The Cardinals would have to take a hard look at Glennon if he's there with the 69th overall pick. John Skelton showed he's not a starter, today or in the future, with wildly inconsistent performances over the past two seasons and 2012 draft pick Ryan Lindley isn't the quarterback of the future. Glennon has a rocket for an arm that needs to be harnessed. As part of a play-action passing offense, he's the ideal target in the middle rounds -- upside with little risk in terms of investment and, at that point in the draft, bust factor.
Warford drew raves at his pro day and will likely be drafted before the middle of the third round. He can move at 332 pounds and even went through center position drills for some teams in Lexington. To contend with the earth-movers in the division, the Cardinals and any quarterback will not survive behind light-pegged Daryn College or Adam Snyder, two players overpaid in free agency in recent years.

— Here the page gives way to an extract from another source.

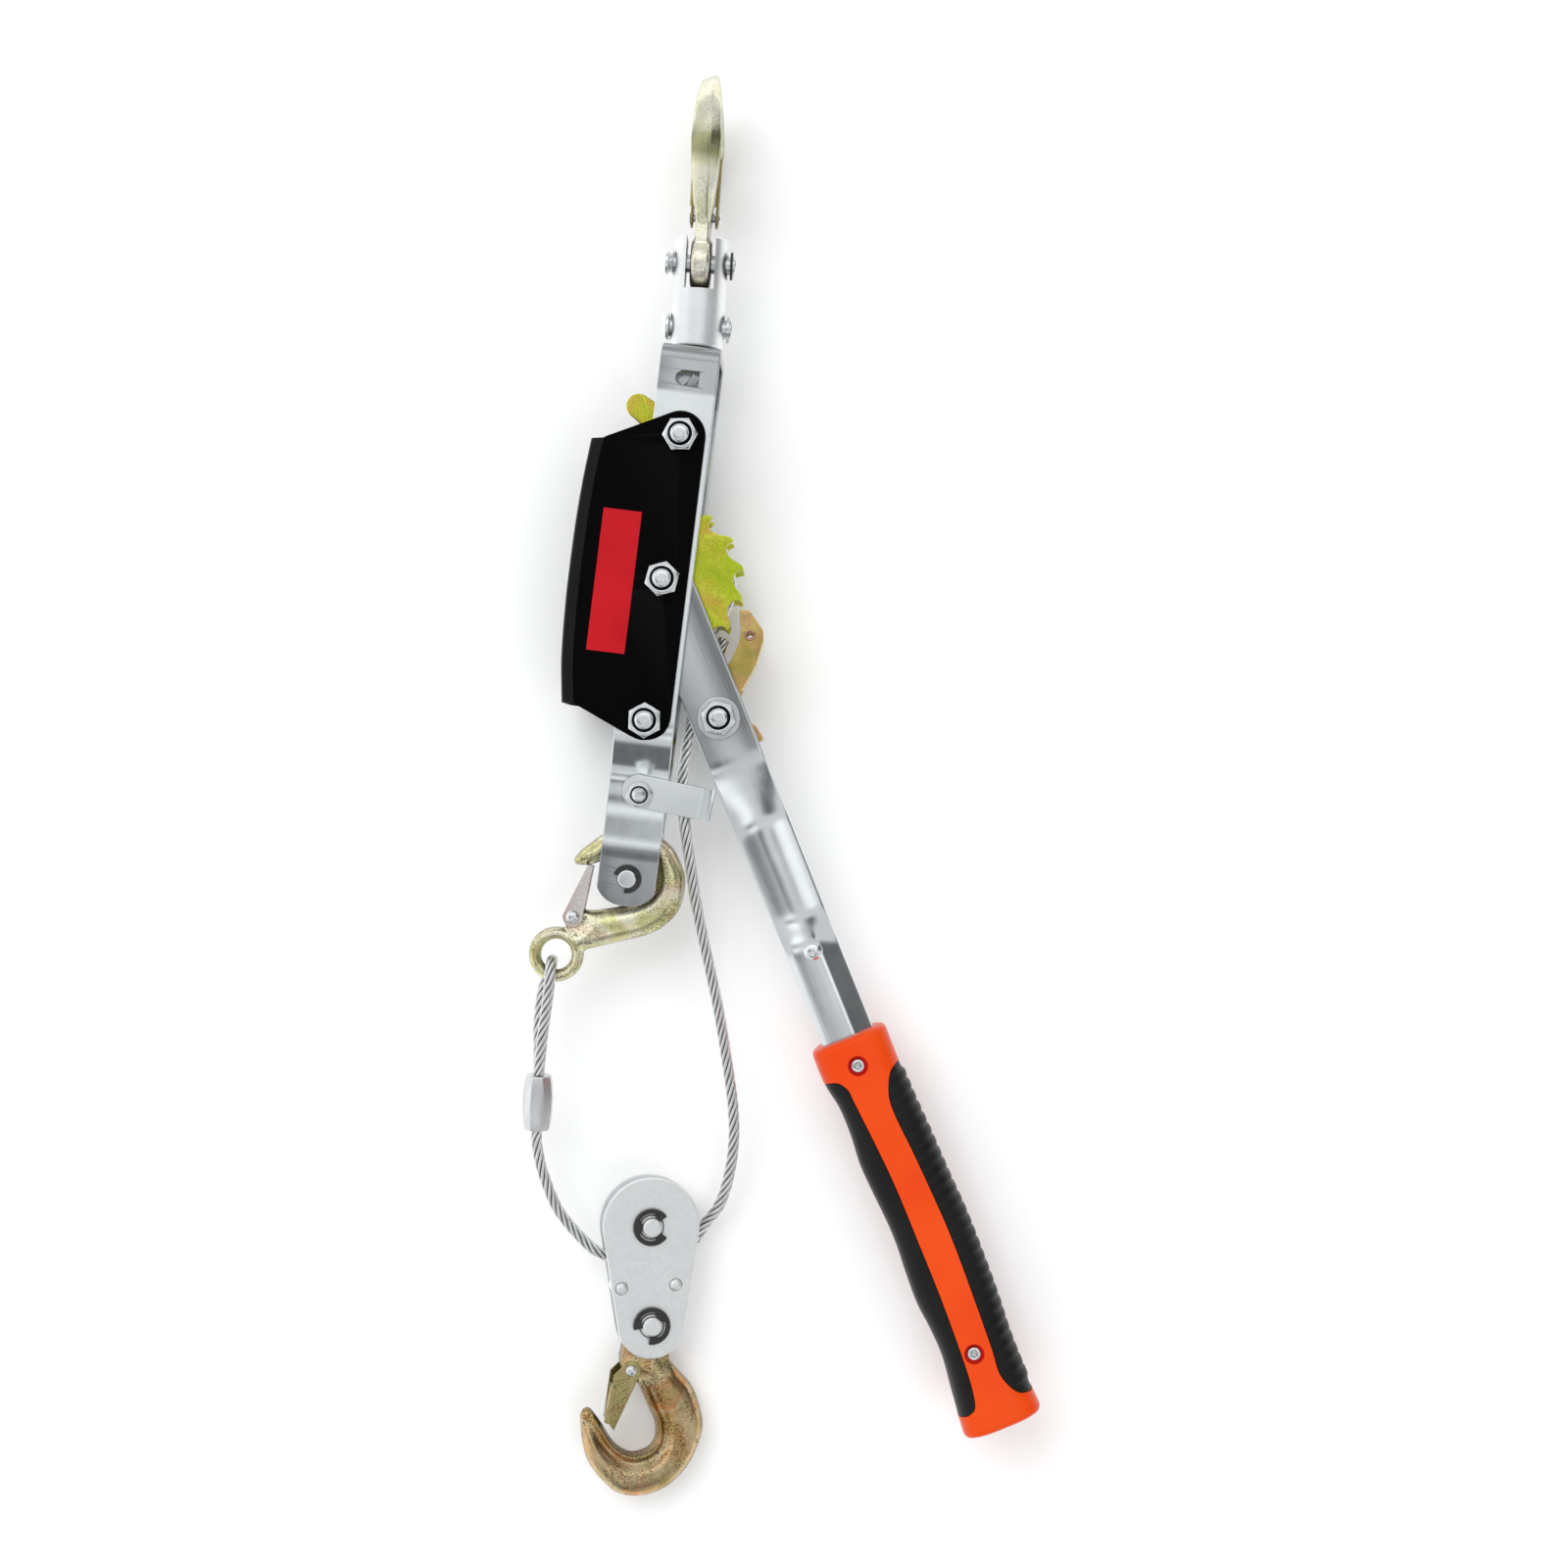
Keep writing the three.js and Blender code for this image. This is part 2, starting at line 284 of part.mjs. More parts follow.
function hook(sx, sy, eyeHalf, bodyHalf) {
  const k = (l) => l.map(([x, y]) => [x * sx, y * sy]);
  const outline = [...smooth(k(bowlOuter), 20), ...smooth(k(bowlInner), 11), ...k([[-6.5, -24], [-9.5, -24], [-12.4, -20], [-12.8, -14], [-11, -8]])];
  const lx = LATCH[0] * sx, ly = LATCH[1] * sy;
  const thick = cut(rounded(outline.reverse(), bodyHalf, 3.2, 2, 1), rod(15.4, -20, 20, 0, 0, 20), rod(8, -20, 20, lx, ly, 12));
  const neck = plate(k([[8.4, 2], [8.6, -9], [8.3, -15.5], [12, -21], [-1, -34], [-4.9, -26.4], [-6.5, -24], [-9.5, -24], [-12.4, -20], [-12.8, -14], [-11, -4]]).reverse(), -eyeHalf, eyeHalf);
  const eye = turned([[0, -eyeHalf], [10, -eyeHalf], [11.5, -eyeHalf + 1.6], [11.5, eyeHalf - 1.6], [10, eyeHalf], [0, eyeHalf]], 20);
  const rivet = turned([[0, -eyeHalf - 3], [1.6, -eyeHalf - 3], [2.7, -eyeHalf - 1.9], [1.6, -eyeHalf - 1.9], [1.6, eyeHalf + 1.9], [2.7, eyeHalf + 1.9], [1.6, eyeHalf + 3], [0, eyeHalf + 3]], 8).translate(lx, ly, 0);
  return cut(join(thick, neck, eye, rivet), rod(5.35, -20, 20, 0, 0, 16));
}
function latch(sx, sy, eyeHalf) {
  const lx = LATCH[0] * sx, ly = LATCH[1] * sy, a = eyeHalf + 0.45, b = a + 1.1;
  const k = (l) => l.map(([x, y]) => [x * sx, y * sy]);
  const leg = [...k([[-16.2, -21.3], [-19.2, -41], [-16.2, -45.2]]), ...k([[-4.6, -21.2]]), ...arc(lx, ly, 4.1, -10, 150, 5)].reverse();
  const web = k([[-16.2, -26], [-19.2, -41], [-17.6, -41.6], [-15.1, -26.4]]).reverse();
  const hole = [ring(lx, ly, 2.1, 8)];
  return join(plate(leg, a, b, hole), plate(leg, -b, -a, hole), plate(web, -b + 0.2, b - 0.2));
}

// Swivel head on the frame's bridge, top hook and its latch.
const head = new THREE.Group();
head.position.set(HEAD_X, BRIDGE_Y, 0);
head.rotation.z = rad(HEAD_LEAN);
mid.add(head);
{
  const cyl = new THREE.LatheGeometry(path2([[0, 1.5], [HEAD_R - 0.8, 1.5], [HEAD_R, 2.3], [HEAD_R, HEAD_TOP - 1], [HEAD_R - 1, HEAD_TOP], [0, HEAD_TOP]]), 24);
  put(head, "swivel_head", cut(cyl, box(-6.25, 6.25, HEAD_SLOT_Y, 60, -20, 20), rodY(5.35, -5, 20, 0, 0, 16), rodX(4.35, -20, 20, CROSS_PIN_Y, 0, 14), rodX(4.35, -20, 20, HEAD_PIN_Y, 0, 14)), zinc);
  const stud = new THREE.LatheGeometry(path2([[0, -8.4], [8, -8.4], [9, -7.6], [9, -5.1], [5, -5.1], [5, 18.6], [4.4, 19.2], [0, 19.2]]), 16);
  put(head, "swivel_stud", cut(stud, rodX(3.5, -20, 20, CROSS_PIN_Y, 0, 12)), zinc);
  const crossPin = turned([[0, -15.2], [4.2, -15], [5.75, -13.4], [5.75, -12], [4, -12], [4, -6.2], [3.1, -6.2], [3.1, 6.2], [4, 6.2], [4, 14.6], [3.4, 15.2], [0, 15.2]], 14).rotateY(Math.PI / 2).translate(0, CROSS_PIN_Y, 0);
  put(head, "cross_pin", crossPin, zinc);
  put(head, "cross_pin_eclip", solid(eclip(4.3, 6, 0, 1.1, 0, 0, 250, 90).rotateY(Math.PI / 2).translate(12.6, CROSS_PIN_Y, 0)), zinc);
  const pin = turned([[0, -15.2], [5.2, -15.2], [5.2, -13.9], [4, -13.4], [4, -12.6], [5.2, -12.2], [5.2, -11.9], [4, -11.9], [4, 14.6], [3.4, 15.2], [0, 15.2]], 14).rotateY(Math.PI / 2).translate(0, HEAD_PIN_Y, 0);
  put(head, "hook_pivot_pin", pin, zinc);
  put(head, "hook_pivot_eclip", solid(eclip(4.3, 6, 0, 1.1, 0, 0, 70, 90).rotateY(Math.PI / 2).translate(12.6, HEAD_PIN_Y, 0)), blackSteel);
  const up = new THREE.Group(); // the hook stands on edge, its tip towards the floor
  up.position.set(0, HEAD_PIN_Y, 0);
  up.setRotationFromMatrix(new THREE.Matrix4().makeBasis(new THREE.Vector3(0, 0, 1), new THREE.Vector3(0, -1, 0), new THREE.Vector3(1, 0, 0)));
  head.add(up);
  put(up, "top_hook", hook(1.03, 1.09, 4.4, 6.6), yellowZinc);
  put(up, "top_latch", latch(1.03, 1.09, 4.4), yellowZinc);
}

// ---------------------------------------------------------------- pulley block
const block = new THREE.Group();
block.position.set(BLOCK_POS[0], BLOCK_POS[1], BLOCK_POS[2] - MID);
block.rotation.set(0, rad(BLOCK_ROLL), rad(BLOCK_TURN), "ZYX");
mid.add(block);
{
  const P = -BLOCK_PITCH, rivets = [[-13, -26.3], [10.6, -25.4]];
  const egg = hull2(0, 0, BLOCK_R1, 0, P, BLOCK_R2, 12);
  const holes = [ring(0, 0, 5.35, 14), ring(0, P, 5.35, 14), ...rivets.map(([x, y]) => ring(x, y, 3, 10))];
  put(block, "block_plate_front", plate(egg, 5.5, 8.3, holes), galvanised);
  put(block, "block_plate_rear", plate(egg, -8.3, -5.5, holes), galvanised);
  const pin = (y) => turned([[0, -11.6], [6.4, -11.6], [7, -11], [7, -8.6], [5, -8.6], [5, 8.5], [4.1, 8.5], [4.1, 11], [3.5, 11.6], [0, 11.6]], 14).translate(0, y, 0);
  put(block, "sheave_pin", pin(0), galvanised);
  put(block, "block_hook_pin", pin(P), galvanised);
  put(block, "sheave_pin_eclip", eclip(4.4, 8, 8.8, 9.9, 0, 0, 0, 70, 1.6), blackSteel);
  put(block, "block_hook_pin_eclip", eclip(4.4, 8, 8.8, 9.9, 0, P, 225, 70, 1.6), blackSteel);
  rivets.forEach(([x, y], i) =>
    put(block, ["block_rivet_left", "block_rivet_right"][i], solid(turned([[0, -8.9], [2.6, -8.7], [2.6, -5.2], [4, -5.2], [4, 5.2], [2.6, 5.2], [2.6, 8.7], [0, 8.9]], 12).translate(x, y, 0)), galvanised),
  );
  put(block, "sheave", solid(turned([[5.25, -4.8], [17.6, -4.8], [18.5, -4.2], [13.4, -1.9], [13.4, 1.9], [18.5, 4.2], [17.6, 4.8], [5.25, 4.8], [5.25, -4.8]], 24)), zinc);
  const hang = new THREE.Group();
  hang.position.set(0, P, 0);
  block.add(hang);
  put(hang, "block_hook", hook(1, 1, 4.8, 7), yellowZinc);
  put(hang, "block_latch", latch(1, 1, 4.8), yellowZinc);
}

// ---------------------------------------------------------------- end hook on the frame's lower pin
{
  const outer = [[-24.3, -121.6], [-21.4, -117.2], [-17.4, -113.4], [-13.8, -110], [-6, -105.5], [2, -103.8], [8, -105.3], [12.5, -108.4], [17.1, -111.6], [21.7, -118.2], [24.3, -125], [23.3, -137.4], [18.3, -144.7], [12.5, -149.3], [0.1, -154.2], [-13.6, -159.2]];
  const inner = [[-12.4, -142.2], [-1.8, -139.2], [6.2, -135.4], [11, -130.6], [11.9, -125.4], [10, -120], [5.6, -116], [-0.6, -114.6], [-7.6, -117.8], [-13.6, -121.7], [-18, -123.6], [-23.1, -123.9]];
  const outline = [...smooth(outer, 20), [-22, -166], [-23.6, -153], ...arc(-21.4, -146.1, 3.8, 190, 60, 4), ...smooth(inner, 14)];
  const EYE = [-26.7, -163.05];
  const body = cut(rounded(outline, 6.4, 2.8, 1.7, 1), rod(8, -20, -4.4, -21.4, -146.1, 12), rod(8, 4.4, 20, -21.4, -146.1, 12));
  const eye = turned([[6.6, -2.2], [8.2, -4], [10, -4], [11.85, -2.2], [11.85, 2.2], [10, 4], [8.2, 4], [6.6, 2.2], [6.6, -2.2]], 20).translate(...EYE, 0);
  const rivet = turned([[0, -7.3], [1.9, -6.9], [3.1, -5.9], [1.6, -5.9], [1.6, 5.9], [3.1, 5.9], [1.9, 6.9], [0, 7.3]], 8).translate(-21.4, -146.1, 0);
  put(mid, "end_hook", join(cut(body, rod(9, -20, 20, ...EYE, 20)), eye, rivet), yellowZinc);
  const leg = [...arc(-21.4, -146.1, 4.3, -190, 10, 8), [-15.4, -123.5], [-17.8, -123.3]];
  const web = [[-22.9, -139], [-18.2, -124.6], [-16.9, -124.8], [-21.5, -139.2]].reverse();
  const hole = [ring(-21.4, -146.1, 2, 10)];
  put(mid, "end_latch", join(plate(leg, 4.6, 5.6, hole), plate(leg, -5.6, -4.6, hole), plate(web, -5.2, 5.2)), yellowZinc);
}

// ---------------------------------------------------------------- steel cable
const blockMatrix = new THREE.Matrix4().compose(block.position, new THREE.Quaternion().setFromEuler(block.rotation), new THREE.Vector3(1, 1, 1));
const onBlock = (x, y) => new THREE.Vector3(x, y, 0).applyMatrix4(blockMatrix);
const at = (x, y, z) => new THREE.Vector3(x, y, z - MID);
// Ferrule: its axis runs from the loop's foot to the run's end.
const FERRULE_TOP = at(-28.1, -215.6, 27.6), FERRULE_FOOT = at(-26.2, -239.8, 25.2);
const runRoute = [
  at(28.3, -20.4, 40), at(24, -36.7, 40), at(18.9, -58.5, 40.3), at(17.9, -77.7, 40.5), at(19.2, -90.3, 40.4), at(21.2, -100, 39.8), at(25.6, -117.2, 37.8), at(31.3, -137.9, 34.6), at(38.3, -158.4, 31), at(44.6, -177, 27.6),
  at(51, -199, 23.4), at(56.5, -220.7, 19), at(58.6, -235.6, 16), at(58.4, -251, 12.9), at(55.9, -264.5, 10.7),
  onBlock(24.6, -1), onBlock(19.4, -8.3), onBlock(12, -13.4), onBlock(4, -16.4), onBlock(-4, -16.8), onBlock(-13, -14.8), onBlock(-22.9, -11), onBlock(-30, -4.6),
  at(-13.1, -273.4, 20.8), at(-19.1, -263, 22.6), at(-23.5, -252.8, 24), at(-26, -243, 25), FERRULE_FOOT,
];
const tube = (curve, steps, sides, from = 0, to = 1) => {
  // A stretch of the curve as a straight-sided tube with flat ends.
  const pts = Array.from({ length: 4 * steps + 1 }, (_, i) => curve.getPointAt(from + ((to - from) * i) / (4 * steps)));
  return new THREE.ExtrudeGeometry(shapeOf(ring(0, 0, CABLE_R, sides)), { steps, bevelEnabled: false, extrudePath: new THREE.CatmullRomCurve3(pts, false, "centripetal") });
};
const run = new THREE.CatmullRomCurve3(runRoute, false, "centripetal");
const runLength = run.getLength();
// The run is two solids that meet under the sheave, so that each side can pay out with the block.
const UNDER_SHEAVE = onBlock(0, -16.8);
let under = 0;
for (let i = 0; i <= 2000; i++) if (run.getPointAt(i / 2000).distanceTo(UNDER_SHEAVE) < run.getPointAt(under).distanceTo(UNDER_SHEAVE)) under = i / 2000;
put(mid, "cable_run_right", tube(run, 26, 8, 0, under - 0.15 / runLength), wire);
put(mid, "cable_run_left", tube(run, 9, 8, under + 0.15 / runLength, 1 - 0.35 / runLength), wire);
const loopRoute = [
  [-28.1, -215.6, 30.4], [-28.1, -206, 31.6], [-28.2, -197, 33.4], [-27.8, -187, 35.6], [-27.6, -177, 38], [-27.8, -171.5, 39.3], [-28, -167, 36.9], [-28.1, -165.7, 32],
  [-28.4, -167, 27.1], [-29.2, -171.5, 24.7], [-30.8, -177, 25], [-31.4, -187, 25.1], [-30.8, -197, 25.1], [-29.6, -206, 25], [-28.3, -215.6, 24.9],
].map((p) => at(...p));
const loop = new THREE.CatmullRomCurve3(loopRoute, false, "centripetal");
const loopLength = loop.getLength();
put(mid, "cable_loop", tube(loop, 15, 8, 0.7 / loopLength, 1 - 0.7 / loopLength), wire);
{
  const axis = new THREE.Vector3().subVectors(FERRULE_TOP, FERRULE_FOOT), length = axis.length();
  const g = new THREE.LatheGeometry(path2([[0, -length / 2], [5.5, -length / 2], [6.4, -length / 2 + 3.5], [7, -3], [7, 3], [6.4, length / 2 - 3.5], [5.6, length / 2], [0, length / 2]]), 12);
  const ferrule = put(mid, "ferrule", g, alloy);
  ferrule.position.addVectors(FERRULE_TOP, FERRULE_FOOT).multiplyScalar(0.5);
  ferrule.quaternion.setFromUnitVectors(new THREE.Vector3(0, 1, 0), axis.normalize());
}

export default winch;
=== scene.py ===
import json
import math

import bmesh
import bpy
import numpy as np
from mathutils import Matrix, Vector
from mathutils.geometry import tessellate_polygon

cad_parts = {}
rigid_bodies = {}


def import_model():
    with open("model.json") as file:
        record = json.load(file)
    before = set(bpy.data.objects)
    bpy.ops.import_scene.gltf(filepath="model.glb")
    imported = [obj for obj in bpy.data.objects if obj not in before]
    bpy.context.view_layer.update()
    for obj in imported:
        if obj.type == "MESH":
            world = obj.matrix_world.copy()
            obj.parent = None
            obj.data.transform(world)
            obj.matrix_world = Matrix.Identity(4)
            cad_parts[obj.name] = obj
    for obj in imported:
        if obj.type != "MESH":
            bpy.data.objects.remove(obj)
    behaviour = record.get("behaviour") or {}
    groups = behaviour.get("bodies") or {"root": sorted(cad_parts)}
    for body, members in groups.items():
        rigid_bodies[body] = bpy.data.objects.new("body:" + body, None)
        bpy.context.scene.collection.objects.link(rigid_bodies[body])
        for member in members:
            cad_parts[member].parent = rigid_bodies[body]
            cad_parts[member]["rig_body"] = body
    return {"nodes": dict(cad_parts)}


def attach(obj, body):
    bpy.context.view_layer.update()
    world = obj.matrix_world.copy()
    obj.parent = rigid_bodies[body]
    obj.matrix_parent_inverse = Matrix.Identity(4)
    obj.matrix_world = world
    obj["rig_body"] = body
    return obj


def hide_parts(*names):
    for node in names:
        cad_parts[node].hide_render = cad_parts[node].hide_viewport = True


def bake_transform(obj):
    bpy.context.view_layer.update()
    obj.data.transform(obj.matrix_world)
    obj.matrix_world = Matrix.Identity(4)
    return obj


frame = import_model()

MM = 0.001
MID = 32.0
rad = math.radians
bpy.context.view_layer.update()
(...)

Robey won't be a top-75 pick because of his 5-7, 170-pound frame, but he was the best cornerback on the Trojans' roster and started every game in three seasons at Southern Cal. With short arms and legs, he'll never match up with No. 1 receivers in the NFL. He plays bigger and, in an era of specialization, Robey can fill a valuable role as a durable, reliable and hungry nickel cornerback who can match up with slot receivers.
He's not bulked up enough to be a three-down defensive end. He's not mobile enough to play in the base 4-3 defense as an outside linebacker. But if the Cardinals hold true to their "hybrid 30" defense plan, Smith should be on the radar as a late value pass rusher. He beat Alabama for three sacks in a game and led the nation with 1.25 sacks per game last season but is coming back from a torn ACL suffered Nov. 29. Keim and the Cardinals found value in O'Brien Schofield -- a fourth-rounder in 2010 after tearing knee ligaments in the Senior Bowl -- in a comparable spot three years ago.